What this conference tells me about humanitarian action

Development Policy,Peace & Security13 Jun 2011Sean Lowrie

Observation: Most of the participants are white

Inference: it is difficult to get visas to the USA, and much of the humanitarian thinking is occurring in the north and west

Observation: Most of the panel discussions are about the aid system

Inference: the humanitarian system is inward-looking

Observation: Rigorous evidence has been presented about the experience of aid recipients which suggests that dialogue and respect is fundamental to effective humanitarian action. While this has been deduced and upheld as a moral imperative for many years, now we have the evidence.

Inference: the humanitarian system is resistant to change

Observation: Rigorous research to be presented in a forthcoming book, will show that there has never been a ‘golden age’ of humanitarianism where we were not ‘instrumentalised’, instrumentalisation occurs in many forms, and in the case of Darfur – human vulnerability has increased because of it.

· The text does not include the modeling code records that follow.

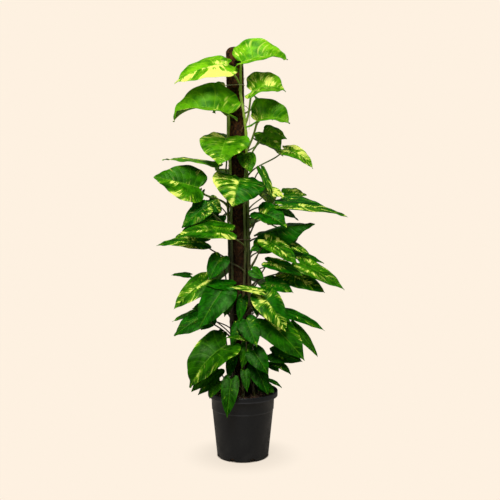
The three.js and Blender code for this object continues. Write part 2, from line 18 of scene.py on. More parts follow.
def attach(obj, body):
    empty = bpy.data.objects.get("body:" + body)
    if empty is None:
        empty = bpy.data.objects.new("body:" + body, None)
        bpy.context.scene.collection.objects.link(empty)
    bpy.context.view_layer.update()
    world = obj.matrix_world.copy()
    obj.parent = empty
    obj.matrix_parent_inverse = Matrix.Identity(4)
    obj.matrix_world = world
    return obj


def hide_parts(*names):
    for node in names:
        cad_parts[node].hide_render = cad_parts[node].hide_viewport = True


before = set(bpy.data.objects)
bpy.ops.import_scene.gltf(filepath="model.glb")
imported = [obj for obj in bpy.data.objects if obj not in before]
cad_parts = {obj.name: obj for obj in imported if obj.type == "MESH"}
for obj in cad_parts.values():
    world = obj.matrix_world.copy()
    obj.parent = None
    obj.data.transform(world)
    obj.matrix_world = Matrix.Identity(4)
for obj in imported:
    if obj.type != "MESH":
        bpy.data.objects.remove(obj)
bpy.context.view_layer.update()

MM = 0.001
BODY = "root"

# ---------------------------------------------------------------- sizes shared with the part, in millimetres

POT = Named(
    height=182, wall=1.5, floor=3, edge=1.5,
    rim_radius=95, rim_depth=15, neck_radius=85.7, foot_radius=70,
    step_radius=83, step_width=1.3, step_height=132,
)
DRAIN = Named(count=8, width=18, height=10, inside=61, outside=78, sides=24)
SOIL = Named(top=165, crown=4)
POLE = Named(radius=22.5, bottom=60, top=1100, dome=16, lean=0.0225, lean_from=150)
STEM = Named(radius=4, top_radius=3.4, depth=60, offset=0.6)
STEM_FOOT = Named(spread=16, bottom=150, top=240)
PETIOLE = Named(radius=1.1, per_width=0.014, reach=0.35, under=0.1, thinning=0.4)
# A leaf stalk leaves its stem upwards and out, and arrives along its blade's upward and forward directions.
PETIOLE_COURSE = Named(out=0.6, up=0.7, forward=0.3, climb=0.5)
BLADE = Named(thickness=0.7, curl=0.18, rib_from=0.12, bow=1.2, soft=0.05)
WAVE = Named(height=0.05, power=2, per_row=2.2, per_side=1.7)

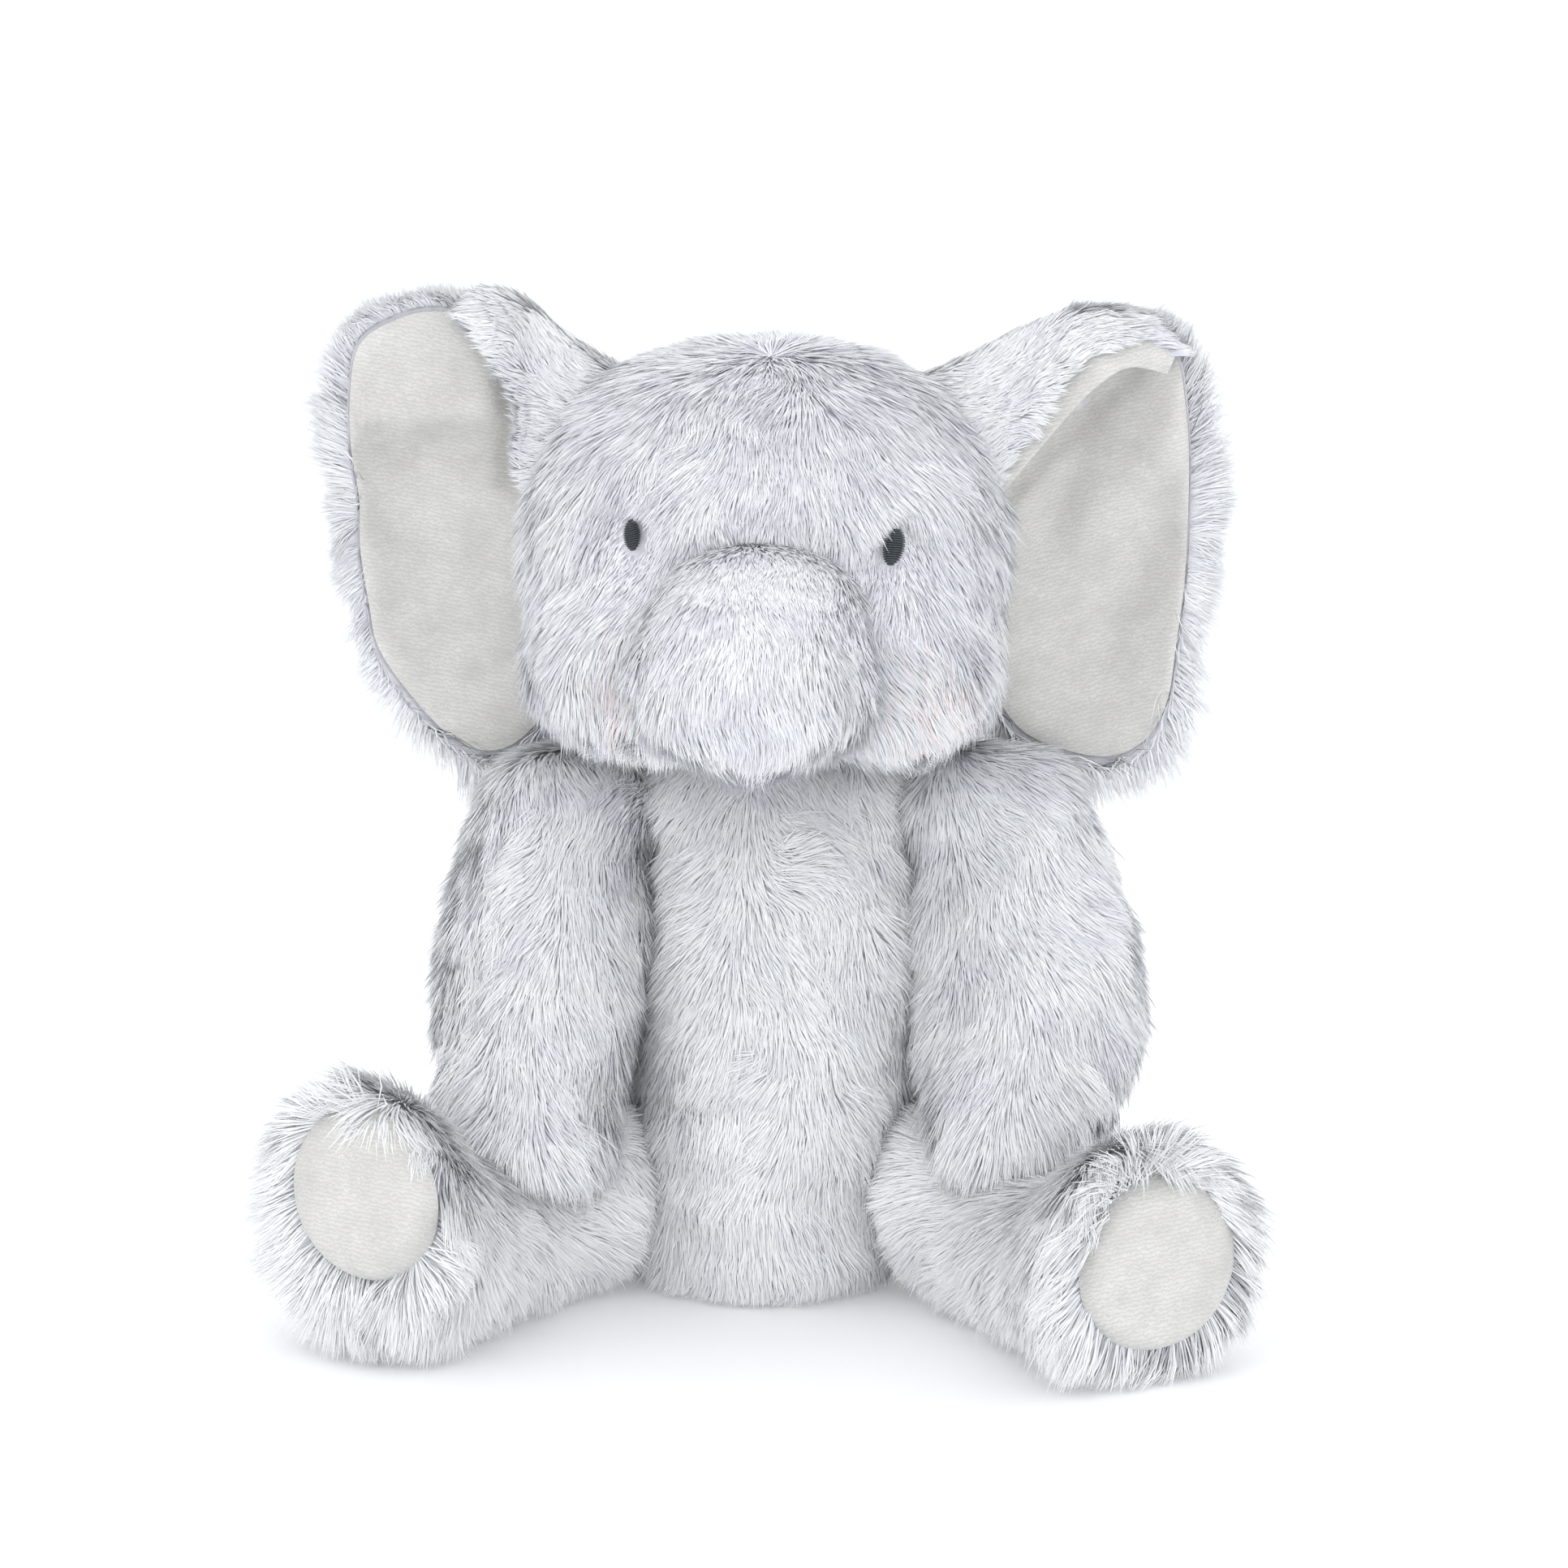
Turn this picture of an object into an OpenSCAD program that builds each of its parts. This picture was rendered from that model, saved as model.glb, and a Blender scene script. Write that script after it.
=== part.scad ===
// Stuffed elephant, sitting: long-pile plush sewn from panels over fibre stuffing.
// It faces -Y, stands on Z = 0 and its left and right are its own: left is +X.
// Each plush panel is drawn with the thickness of its cloth and pile together.

/* [Plush] */
// Thickness of the plush with its pile
pile_t = 5; // [4:0.5:6]
// Thickness of the short-pile lining and foot pads
velour_t = 1.5; // [1:0.1:2]
// Gap between neighbouring sewn pieces
ease = 0.4; // [0.3:0.1:0.6]

/* [Torso] */
// Width of the torso at the belly
torso_w = 60; // [56:1:60]
// Depth of the torso at the belly
torso_d = 66; // [60:1:68]
// Height of the neck seam above the seat
neck_z = 106; // [104:1:107]

/* [Head] */
// Width of the head across the cheeks
head_w = 98; // [94:1:100]
// Height of the head
head_h = 86; // [82:1:88]
// Depth of the head without the trunk
head_d = 86; // [80:1:88]
// Turn of the head towards its own right
head_turn = 3; // [0:1:5]
// Distance of each eye from the middle of the face
eye_x = 25; // [22:0.5:28]
// Height of the eyes above the seat
eye_z = 160; // [154:1:164]

/* [Trunk] */
// Width of the trunk at its root
trunk_w = 44; // [38:1:46]
// Width of the trunk at its tip
trunk_tip_w = 30; // [24:1:32]

/* [Ears] */
// Width of each ear from its root to its rim
ear_w = 42; // [38:1:44]
// Height of each ear
ear_h = 92; // [84:1:94]

/* [Arms] */
// Length of each arm from the shoulder pivot to the end of the paw
arm_l = 63; // [60:1:66]
// Width of each arm at its widest
arm_w = 40; // [36:1:40]

/* [Legs] */
// Length of the right leg from the hip pivot to the sole
right_leg_l = 63; // [56:1:66]
// Length of the left leg from the hip pivot to the sole
left_leg_l = 68; // [58:1:70]
// Thickness of the thigh
thigh_w = 34; // [32:1:34]
// Height of the right foot, which is turned up on its heel
right_foot_h = 57; // [50:1:58]
// Height of the left foot
left_foot_h = 50; // [48:1:54]
// Diameter of the pad on the sole
pad_d = 35; // [32:1:36]
// Turn of the right leg away from straight ahead
right_splay = 36; // [32:1:42]
// Turn of the left leg away from straight ahead
left_splay = 29; // [26:1:42]

/* [Hidden] */

plush = "#d4d7da";
velour = "#dedcd6";
wadding = "#f2f2ee";
charcoal = "#3a4044";

// Each station is [x, y, z, half width, half depth, tilt]. Tilt 0 is a level ring on
// a path that rises, 90 a ring on a path towards -Y, 180 one on a path that drops.
torso_c = [2, 2, 0];
pouch_top = 0.3;
torso_keys = [
    [0, 2, 0, torso_w * 0.42, torso_d * 0.42, 0],
    [0, 1, 12, torso_w * 0.49, torso_d * 0.49, 0],
    [1, 1, 32, torso_w * 0.5, torso_d * 0.5, 0],
    [3.5, 1, 58, torso_w * 0.49, torso_d * 0.47, 0],
    [4, 2, 84, torso_w * 0.46, torso_d * 0.43, 0],
    [2.5, 3, neck_z - 7, torso_w * 0.42, torso_d * 0.37, 0],
    [1, 3, neck_z, torso_w * 0.28, torso_d * 0.26, 0]];

neck_t = 4;
neck_r = 8.5;
head_c = [0, -3, neck_z + neck_t + 3 * ease + head_h / 2];
head_round = 2.25;
gusset_w = 0.3;
neck_pivot = [1, 3, neck_z + neck_t + ease];

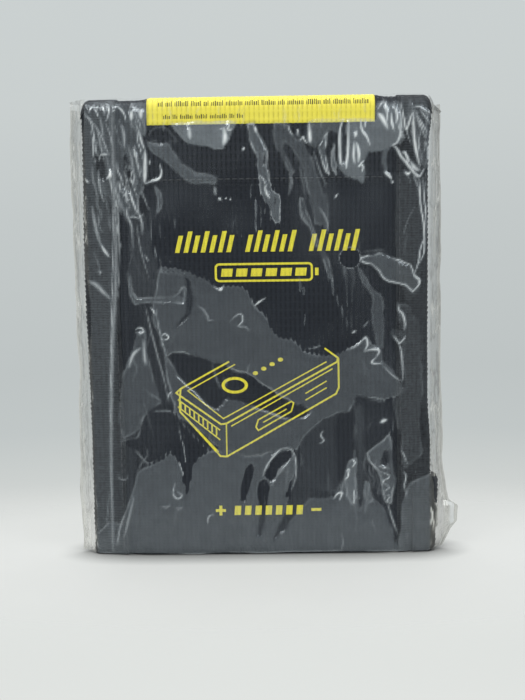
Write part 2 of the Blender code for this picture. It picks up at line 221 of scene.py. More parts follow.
def settle(points):
    """Small irregularities of real fabric: a sideways bow, rounded top corners and a soft waviness."""
    x, y, z = points[..., 0], points[..., 1], points[..., 2]
    share = np.clip(np.abs(x) / SIDE, 0, 1) ** 3
    bow = 1.15 * MM * smooth((z - 42 * MM) / (20 * MM)) * smooth((176 * MM - z) / (20 * MM)) * (x > 0)
    belly = (0.75 * MM + 0.9 * MM * bump(z - 113 * MM, 36 * MM)) * (x < 0)
    corner = 3.4 * MM
    over = np.clip(np.abs(x) - (SIDE - corner), 0, corner * 0.97)
    drop = corner - np.sqrt(corner**2 - over**2)
    near_top = smooth((z - (PANEL_TOP - 12 * MM)) / (9 * MM))
    crown = 0.7 * MM * smooth((48 * MM - np.abs(x - 2 * MM)) / (6 * MM))
    crown = crown * smooth((z - PANEL_TOP) / (2.5 * MM))
    inside = smooth((z - 8 * MM) / (20 * MM)) * smooth((172 * MM - z) / (15 * MM))
    wave = 0.45 * MM * noise_field(x, z, 30 * MM, 5, 2) * inside
    return np.stack([x - (bow + belly) * share, y + wave, z - drop * near_top + crown], -1)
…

Inference: It is inevitable. But there are occasions when it can be resisted. Humanitarian principles matter, because they help aid workers be clear about who they are and what they do, and ultimately be more aware of instrumentalisation when it happens.

Observation: new research suggests that populations in humanitarian crises use religious belief as a coping strategy, and in some American populations it may even increase crisis survivability. Yet, unless one has experienced the metaphysical aspect of belief in the first person, how can one understand the population?

Inference: humanitarian action focuses on the body, not the mind. Are we missing a trick?